ONE YEAR ANNIVERSARY OF AMERICAN AIRLINES CRASH is the bold headline I see when I pick up the newspaper Johnny’s son, my two doors down nextdoor neighbor, dropped on my front porch at the ungodly hour of five in the morning. Not like I sleep much nowadays, my nightmares making keeping my eyes closed a challenge. I gloss over the other articles, MRS. PETERSON’S POODLE WINS 1ST PLACE IN LOCAL DOG SHOW not having the same appeal of the cover story continued on page four. I know what the article is going to say, how it is going to spin the few comments the reporters wheedled out of the few survivors too attention hungry to stick with the no comment rule our crash survivors group put in place. Didn’t I mention I was on the plane? My bad, I was the pilot.

Everyone wants to hear about the unteachable survival manuevers I put into action to save half of the passengers and flight crew. No one ever wants to hear about the voices I can’t shut-out, voices that sound eerily similar to the screams filling the cabin as the plane plummented 1,000 stories into trees determined to catch the engines on fire. The 150 passengers and crew I lost that day, my co-pilot among the dead, aren’t mentioned, not until I go to group.

“I still think we should go back. Pay our respects.” Chris, the leader of the revisit the site movement tells group. Those not his completely loyal followers, i.e. most of group, sigh, we’ve heard this before. About how it’s important to revisit the crash sites to deal with survivor’s guilt. Every psychologist and sociologist, and wacked-out weirdo who thinks taking one psychology class makes him a certified PhD, told us that from the time we stepped off the rescue boat, a plane not the most sensitive mode of transportation after everything that happened. I’ll listen to them when they become the ones solely responsible for the deaths of 150 people, and the mutilations of many more.

“We can pay our respects here.” Mel, one of the more sensible group members, says. It’s a shame not many share her opinion, though not many lost a twin sister, who they watched burn in the flames, powerless to do anything thanks to her newfound paralysis. But everybody lost someone, whether it was a seatmate or a friend, or in my case, a wife.

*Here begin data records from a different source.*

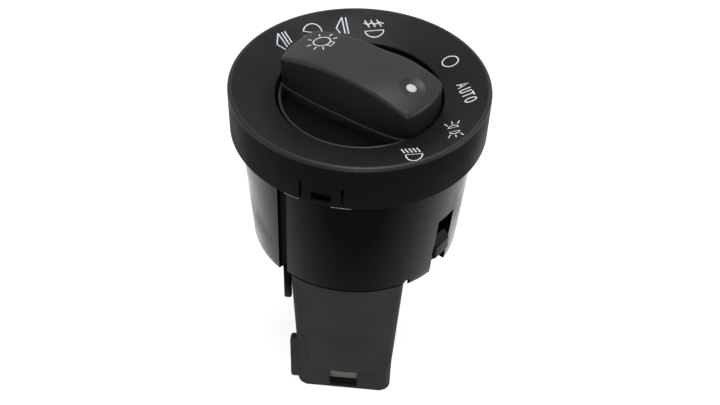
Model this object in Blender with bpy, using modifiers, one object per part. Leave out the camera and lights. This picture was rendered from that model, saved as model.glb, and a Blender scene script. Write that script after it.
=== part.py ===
"""A round dashboard headlight switch: a dished bezel with a pull-and-turn knob, a barrel housing that fills
the hole in the dashboard, and a rear housing whose tower ends in the plug socket. The inside holds the
turning contacts, the detent, the pulled fog lamp contact and the two sprung lugs that lock it in place.

The switch stands on the plug socket's end: +Z runs up the knob's axis and -Y is the side that faces the
driver's knees. Every size is in metres.
"""

import math

import bmesh
import bpy
from mathutils import Matrix, Vector

MM = 0.001

# Heights along the axis
TOWER_LENGTH = 53.0 * MM
BARREL_LENGTH = 39.5 * MM
RIM_HEIGHT = 14.5 * MM
DISH_DEPTH = 4.0 * MM
GRIP_CREST_RISE = 6.9 * MM

# The face's radius, and the millimetre across the axis that grows with it
BEZEL_RADIUS = 38.0 * MM
ACROSS = BEZEL_RADIUS / 38.0

# Gaps: one between pieces that sit on each other, one between pieces that run in each other
SEAT_GAP = 0.3 * MM
RUN_GAP = 0.2 * MM

# Bezel
BEZEL_WALL = 2.0 * MM
BEZEL_FILLET = 1.0 * MM
WELL_WALL = 1.6 * MM
WELL_DEPTH = 11.8 * MM
WELL_EDGE = 0.4 * MM
TONGUE_AZIMUTHS = (-100.5, 19.5, 139.5)
TONGUE_HALF_ANGLE = 9.0
TONGUE_SLOT_WIDTH = 0.9 * MM
TONGUE_SLOT_LENGTH = 7.0 * MM
CATCH_WINDOW_WIDTH = 5.6 * MM
CATCH_WINDOW_HEIGHT = 2.6 * MM
CATCH_WINDOW_RISE = 3.0 * MM
CATCH_CLEARANCE = 0.4 * MM

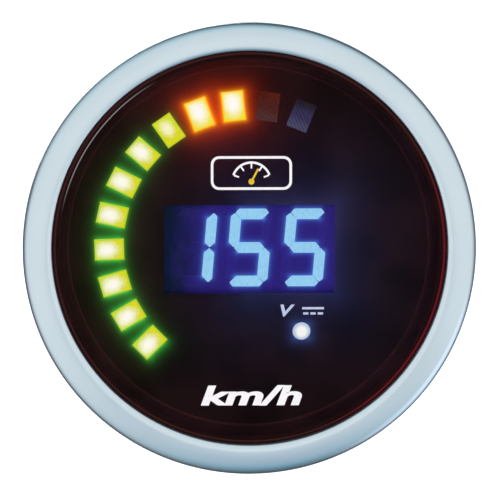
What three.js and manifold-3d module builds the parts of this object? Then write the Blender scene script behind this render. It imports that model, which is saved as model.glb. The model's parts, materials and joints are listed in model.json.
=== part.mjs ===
// A round dashboard gauge for a 52 mm hole, with an arc of LED bars and a three-digit display.
//
// The frame is in millimetres with +Z up. The gauge's axis is Y and its face looks towards -Y.
// The origin is on the axis, in the plane where the gauge seats on the dash panel.

import * as THREE from 'three';
import { mergeVertices } from 'three/addons/utils/BufferGeometryUtils.js';
import Module from 'manifold-3d';

const wasm = await Module();
wasm.setup();

// ---------------------------------------------------------------- driving dimensions

const ROUND_SIDES = 48; // of a full-size turned part
const SMALL_SIDES = 20; // of a stud, nut or screw
const OVERRUN = 1; // how far a cutter reaches past the face that it cuts
const GAP = 0.1; // between stacked parts that touch on the real gauge

const gasket = { inner: 26.2, outer: 28, front: -1, rear: 0 };

const bezel = {
  radius: 30, // widest, at its shoulder
  skirt: 29.2, // outside, at the rear
  bore: 28.75, // inside, around the housing's flange
  lip: 26.2, // inside edge, around the lens
  crestRadius: 27.6,
  crest: -11,
  shoulder: -8.9, // where the widest part is, and the underside of the lip
  taper: -5, // where the skirt starts to widen
  lipFace: -10.5,
  hook: 28.2, // rolled edge behind the flange
  hookFront: -0.9,
  rear: -0.1,
};

const flange = { radius: 28.6, front: -8.7, rear: -1.1, recess: 27.8, sealLedge: -6.3 };
const body = { radius: 25.8, bore: 24.2, lensBore: 25.4, dialLedge: -3.6, rear: 28.9 };
const post = { radius: 2.6, at: 22.2, front: 16.9, pilot: 1.05, pilotFront: 20 };

const lens = {
  rim: 27.6,
  rimFront: -8.8,
  rear: -7.2,
  radius: 25.9,
  front: -10.1,
  chamfer: 0.6,
  recess: 24.4,
  recessFront: -8.2,
};
const seal = { inner: 25.6, outer: 27.4, front: -7.1, rear: -6.4 };
const spacer = { radius: 25.2, front: -7.1, rear: -4.5, mouth: 24.6, throat: 23.9 };

const dial = { radius: 25.2, front: -4.4, rear: -3.7 };
const bars = {
  x: 0.03, // centre of their arc
  z: 0.14,
  radius: 18.59,
  count: 12,
  first: -134.7,
  pitch: 14.265,
  length: 3.72,
  width: 2.66,
};
const barBase = { length: 4.35, width: 3.2, rear: -3.1 };
const display = { x: 0.13, z: -0.5, width: 22.8, height: 11.9 };
const filter = { width: 23.3, height: 12.6, rear: -3.2 };
const lamp = { x: 7.07, z: -11.5, radius: 1.1, flange: 1.4 };

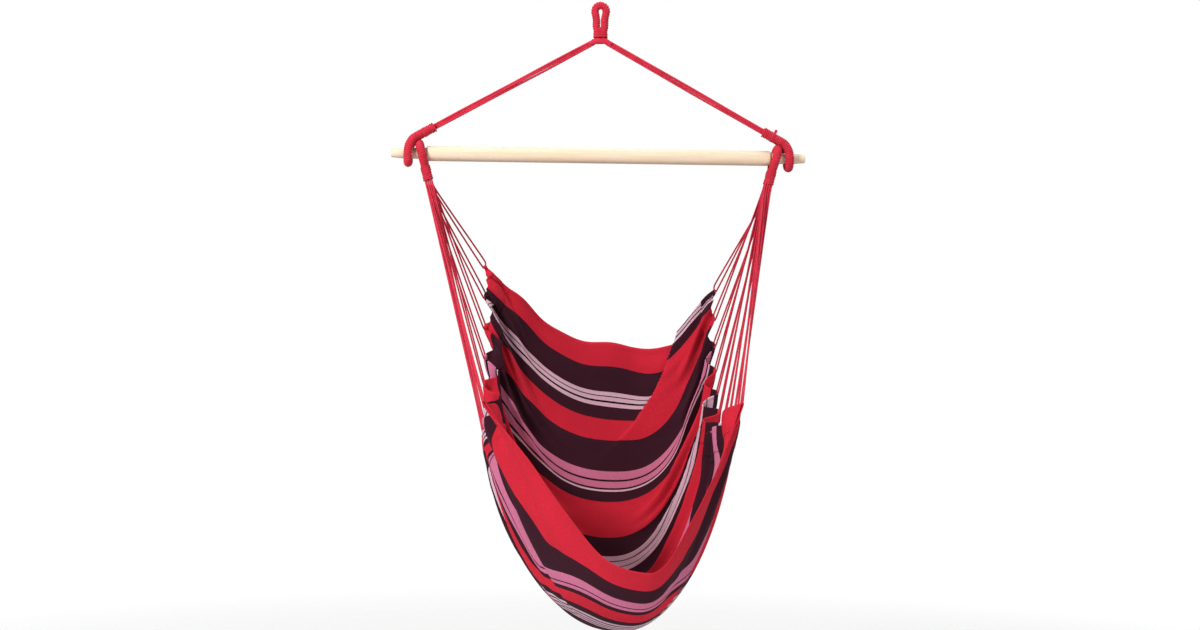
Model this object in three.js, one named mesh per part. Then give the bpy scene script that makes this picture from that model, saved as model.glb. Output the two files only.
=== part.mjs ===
// Hammock chair: a striped cotton sling hung by fans of cord from a wooden spreader bar,
// and the bar hung by two rope arms from one whipped eye.
// Millimetres, +Z up, X along the bar, -Y is the open front of the seat.
// The origin is the inner crown of the hanging eye, where a hook would bear.

import * as THREE from 'three';

const { cos, sin, PI, sign, abs, max, min, round, SQRT1_2 } = Math;

// Driving dimensions
const CLEARANCE = 0.3;

const BAR_LENGTH = 1100;
const BAR_DIAMETER = 40;
const BAR_DROP = 391;
const SPIGOT_DIAMETER = 30;
const SPIGOT_LENGTH = 93;
const SHOULDER_CHAMFER = 4;
const BAR_NECK_DIAMETER = 28;
const BAR_END_DIAMETER = 23;
const BAR_TAPER_LENGTH = 32;

const CORE_DIAMETER = 9.4;
const WRAP_DIAMETER = 4.6;
const WRAP_CIRCLE_RADIUS = 8.1;
const CORE_HALF_SPACING = 7;

const EYE_BEND_RADIUS = 15;
const EYE_LENGTH = 77.3;
const EYE_THROAT_LENGTH = 22;
const EYE_WRAP_TURNS = 18;
const THROAT_TURNS = 3;

const CROSSING_DIAMETER = 16.6;
const CROSSING_LENGTH = 28;

const ARM_CORD_DIAMETER = 5.8;
const ARM_CORD_SPACING = 6.4;
const ARM_CORDS = 3;

const HANGER_LOOP_INSET = 44;
const HANGER_BEND_RADIUS = 25;
const HANGER_BINDING_INSET = 70;
const HANGER_BINDING_RISE = 71.5;
const HANGER_BINDING_LENGTH = 37;
const HANGER_WRAP_TURNS = 22;
const HANGER_BINDING_TURNS = 5;

const SEAT_LOOP_INSET = 80;
const SEAT_BEND_RADIUS = 26.3;
const SEAT_LOOP_LENGTH = 74;
const SEAT_LOOP_LEAN = 14.4;
const SEAT_BINDING_LENGTH = 36;
const SEAT_WRAP_TURNS = 20;
const SEAT_BINDING_TURNS = 5;

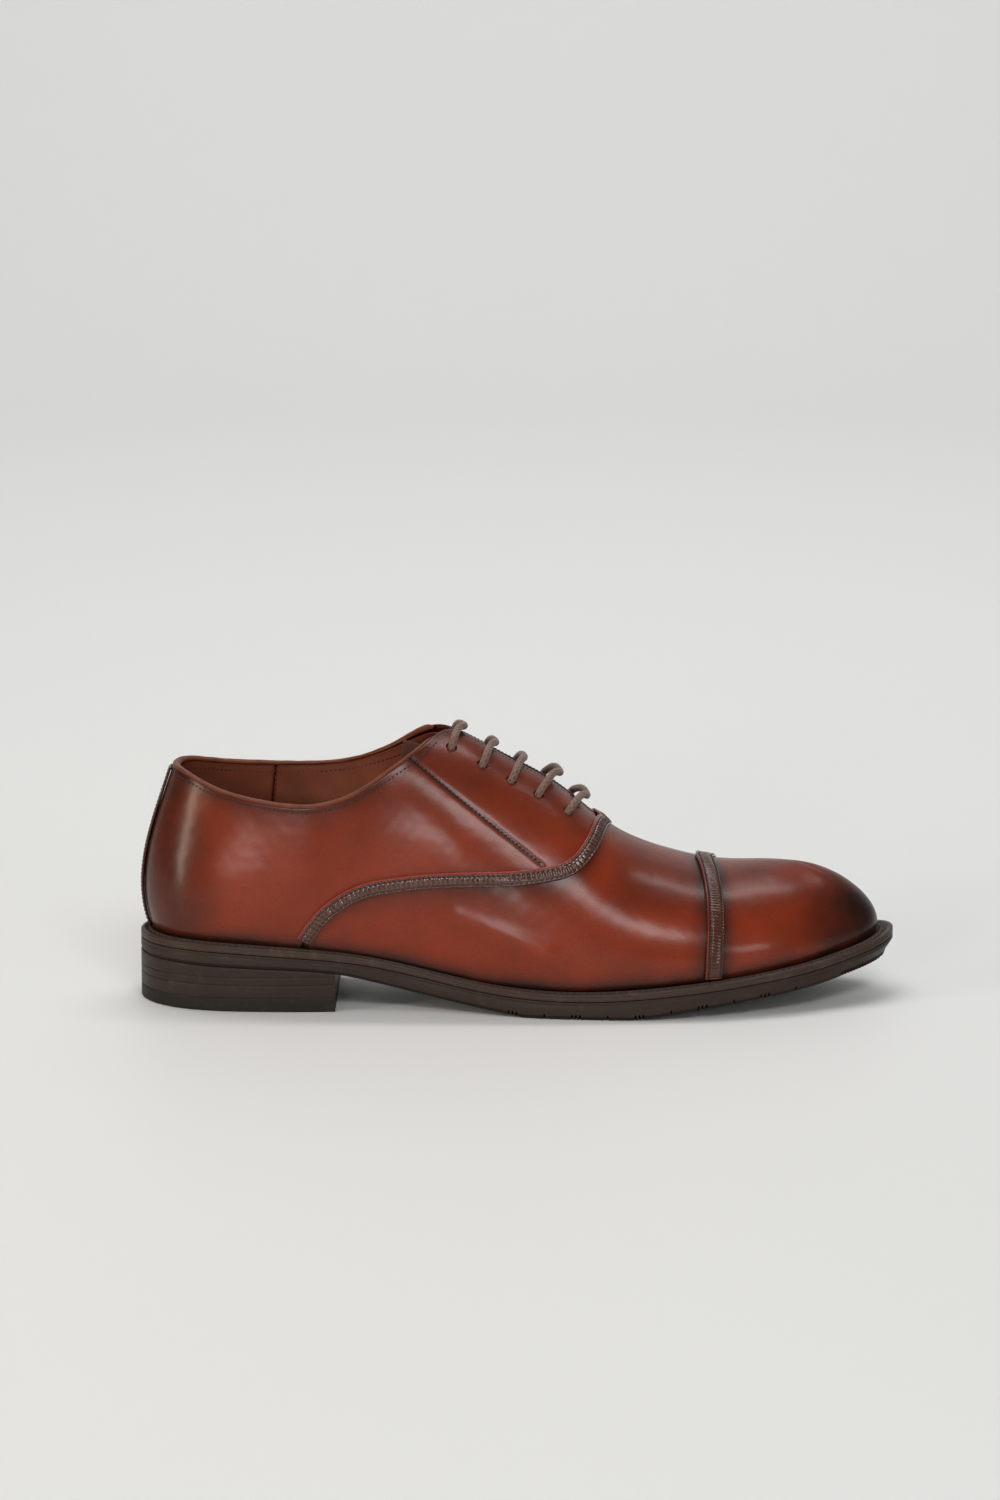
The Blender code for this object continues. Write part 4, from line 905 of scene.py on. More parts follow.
def outsole_stations():
    """Places along the outsole: plain ones, notches in the edge, and the teeth under the toe."""
    special = []
    lip = NOTCH_HALF + 0.12
    for i, x in enumerate(np.arange(NOTCH_X[0], NOTCH_X[1], NOTCH_STEP)):
        for centre in ([x] if i % 2 else [x - NOTCH_GAP, x, x + NOTCH_GAP]):
            for dx, deep in ((-lip, 0), (-NOTCH_HALF, 1), (NOTCH_HALF, 1), (lip, 0)):
                special.append((float(w_at_x(centre + dx)), NOTCH_DEEP * deep, 1.1 * deep))
    for x in np.arange(TEETH_X[0], TEETH_X[1], TEETH_PITCH):
        for dx, deep in ((0.0, 0), (0.40, 0), (0.52, 1), (1.20, 1)):
            special.append((float(w_at_x(x + dx)), 0.9 * deep, 0.8 * deep))
    special_w = np.array([s[0] for s in special])
    plain = [(w, 0, 0) for w in sole_stations() if np.min(np.abs(special_w - w)) > 0.0012
             and not w_at_x(TEETH_X[0]) < w < w_at_x(TEETH_X[1])]
    return np.array(sorted(plain + special), float).T


def build_outsole():
    places, notch, tread = outsole_stations()
    wall_slab("outsole", places, sole_line, OUTSOLE_LEVELS, outsole_high, outsole_low, SOLE,
              "bend", lanes=22, notch=notch, tread=tread, undercut=toe_undercut)


LAYER_CLOSE = 0.24  # the layers are pressed together, so that only a hairline shows


def layer_levels(thick):
    """Side of one heel layer: softly rounded edges, with a fine groove under its top."""
    return [(True, -LAYER_CLOSE, -0.22, 0), (True, 0.0, -0.06, 0), (True, 0.25, 0.0, 0),
            (True, thick * 0.3, 0.03, 0), (True, thick * 0.5, 0.0, 0), (False, thick * 0.3, 0.03, 0),
            (False, 0.25, 0.0, 0), (False, 0.0, -0.08, 0)]


def level_face(height):
    """A face of the heel at one height, as a function of x."""
    def height_at(x):
        return np.full_like(x, height)
    return height_at


def under_outsole(x):
    return outsole_low(x) - GAP


def build_heel():
    stations = sole_stations()
    breast = feather_w(HEEL_BREAST_X)
    places = np.append(stations[stations < breast - 0.002], breast)
    top_piece, lower, middle = HEEL_LAYER_TOPS
    layers = (("heel_top_piece", level_face(top_piece), level_face(0.0), TOP_PIECE, "heel_rubber", 5.2),
              ("heel_lift_1", level_face(lower), level_face(top_piece + GAP), LIFT, "sole_leather", 5.0),
              ("heel_lift_2", level_face(middle), level_face(lower + GAP), LIFT, "sole_leather", 3.0),
              ("heel_lift_3", under_outsole, level_face(middle + GAP), LIFT, "sole_leather", 3.0))
    for name, high, low, finish, slot, thick in layers:
        wall_slab(name, places, sole_line, layer_levels(thick), high, low, finish)


def insole_line(w, out):
    return plan_point(w, INSOLE_INSET + out)


def above_welt(rise):
    """A face this far above the top of the welt, as a function of x."""
    def height_at(x):
        return welt_top(x) + rise
    return height_at


def build_inner_soles():
    levels = [(True, 0.0, -0.4, 0), (True, 0.15, 0.0, 0), (False, 0.15, 0.0, 0), (False, 0.0, -0.3, 0)]
    places = sole_stations()
    sock_low = INSOLE_THICK + GAP
    cork_back = feather_w(CORK_BACK_X)
    cork = np.append(cork_back, places[places > cork_back + 0.001])
    wall_slab("insole", places, insole_line, levels, above_welt(INSOLE_THICK), above_welt(0.0), INSOLE_BOARD,
              "bend")
    wall_slab("sock_liner", places, insole_line, levels, above_welt(sock_low + SOCK_THICK),
              above_welt(sock_low), LINING, "bend", lanes=20)
    wall_slab("cork_filler", cork, insole_line, levels, above_welt(-GAP), above_welt(-WELT_THICK), CORK_FILL,
              "bend")


# ---------------------------------------------------------------- welt

# Cross-section of the welt: heights of its inner side, its top (out from the feather line, height) with a
# bead and a groove, and its outer edge (out from the sole margin, height)
WELT_INSIDE = [-2.9, 0.0]
WELT_ACROSS = [(-1.2, 0.0), (0.2, 0.02), (0.7, 0.10), (1.0, 0.55), (1.35, 0.62), (1.7, 0.30), (2.0, -0.28),
               (2.4, -0.30), (2.7, 0.05), (3.1, 0.22), (3.5, 0.18)]
WELT_EDGE = [(-0.38, -0.12), (-0.06, -0.5), (0.0, -1.0), (-0.16, -1.35), (0.0, -1.7), (-0.02, -2.5),
             (-0.12, -2.85), (-0.45, -2.98)]
WELT_MARGIN = 4.6  # the sole margin that the cross-section is drawn for
WELT_GROOVE = 2.2  # out from the feather line, where the stitches lie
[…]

It was our honeymoon, two years overdue, but that’s what happens when two busy people head over heels in love with their jobs decide to get married. We finally picked a date, October 3rd, the anniversary of the first time we met and our wedding day. Makes it easy to remember everything, also makes her that much madder when I don’t. I mean, made, nothing will make her anything ever again.

“I think we need to go. If only just to see their final resting places.” Janie, the quiet teenager who sits in the corner never saying a word, tells group. And no one argues. No one wants to tell a fifteen year old girl that she can’t go see the final resting place of her entire family. With the orphan making the final decision group disbands, heading to their separate homes where they’ll grumble and mumble while they pack but will be ready for the boat bright and early tomorrow morning. “Let’s go home.” I tell Janie. She takes my arm, the orphan and the widower walking off into the sunset.

My duffel bag is too stuffed for the small number of provisions I need to take with me, but every time I unzip the straining zipper I find it hard to choose between the ten flannel shirts I packed, every one of them suddenly becoming my favorite. I see most of group has the same problem I do, their bags overstuffed with momentos they plan on leaving behind. I don’t have anything to add to the pile, all the momentos I could bear to part with buried with my wife in her coffin at the cemetary no more than three miles from our, now my, house. I guess you could call me lucky, no one else got to bring home their loved one. But what is luck really because I wouldn’t call sitting by your wife’s hospital bed, watching as the doctors try in vain to repair unfixable organs luck, but everyone’s different.